Originally posted by: Nomada
That seems to be the direction they are heading with Longhorn. I've heard that when you load a game it will strip itself down to the bear minimum so as to keep specs to the min. Can't say I buy it though.
It has to do with the GUI. I beleive this is what they are talking about.
The GUI is based on 3d stuff and if your using all the eye candy then your going to be depending on 3d card for a lot of it.
You do things like off-screen rendering of the individual windows then placing them together in one seemless image on your desktop. Composition, basicly. This way the 'window' is just a texture on a 3d primitive that can be manipulated, resized, moved around, and have special effects on it unlike what you can do when you have to render each window indivdually on the screen.
This is what you do in OS X and how they are able to have special effects like Expose'. Linux can do it too, right now, if you have new enough versions of your software and have it configured correctly.
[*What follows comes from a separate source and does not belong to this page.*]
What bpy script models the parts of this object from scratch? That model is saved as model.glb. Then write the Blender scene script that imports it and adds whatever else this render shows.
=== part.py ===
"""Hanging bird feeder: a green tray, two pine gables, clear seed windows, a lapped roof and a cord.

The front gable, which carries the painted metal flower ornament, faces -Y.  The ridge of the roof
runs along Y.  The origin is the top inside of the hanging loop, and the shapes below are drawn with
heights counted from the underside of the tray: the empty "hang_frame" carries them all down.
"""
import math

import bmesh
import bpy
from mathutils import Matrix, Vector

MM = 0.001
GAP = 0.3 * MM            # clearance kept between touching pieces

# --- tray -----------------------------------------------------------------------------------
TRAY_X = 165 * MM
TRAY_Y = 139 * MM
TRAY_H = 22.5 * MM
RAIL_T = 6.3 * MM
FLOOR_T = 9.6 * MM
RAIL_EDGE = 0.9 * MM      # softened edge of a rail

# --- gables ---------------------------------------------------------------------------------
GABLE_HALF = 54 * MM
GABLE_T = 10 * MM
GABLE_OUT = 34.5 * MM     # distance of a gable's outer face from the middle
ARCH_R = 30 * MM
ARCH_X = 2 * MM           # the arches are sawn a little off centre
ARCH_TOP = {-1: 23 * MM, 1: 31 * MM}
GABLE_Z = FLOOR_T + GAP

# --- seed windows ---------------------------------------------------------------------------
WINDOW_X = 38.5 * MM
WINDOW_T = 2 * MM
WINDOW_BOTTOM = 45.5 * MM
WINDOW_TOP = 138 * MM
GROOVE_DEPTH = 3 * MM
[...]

All this uses massive amounts of video card memory, ram, lots of cpu time sometimes, and lots of video card power sometimes. This is why even low-end Macs come with decent video cards, unlike the 'Intel Blaster Extreme' stuff you get with low-end Wintel machines.
When you go to full screen then all this eye candy is turned off.
That's already what is done anyways.
So it's not a big deal, but it's something that sounds impressive at first.
All OSes dynamicly adapt to cope with different loads. Linux, Windows XP, Windows 2000, OS X, whatever. It is just how it goes. You have memory management, and different scedualling priorities, and window events and stuff like that.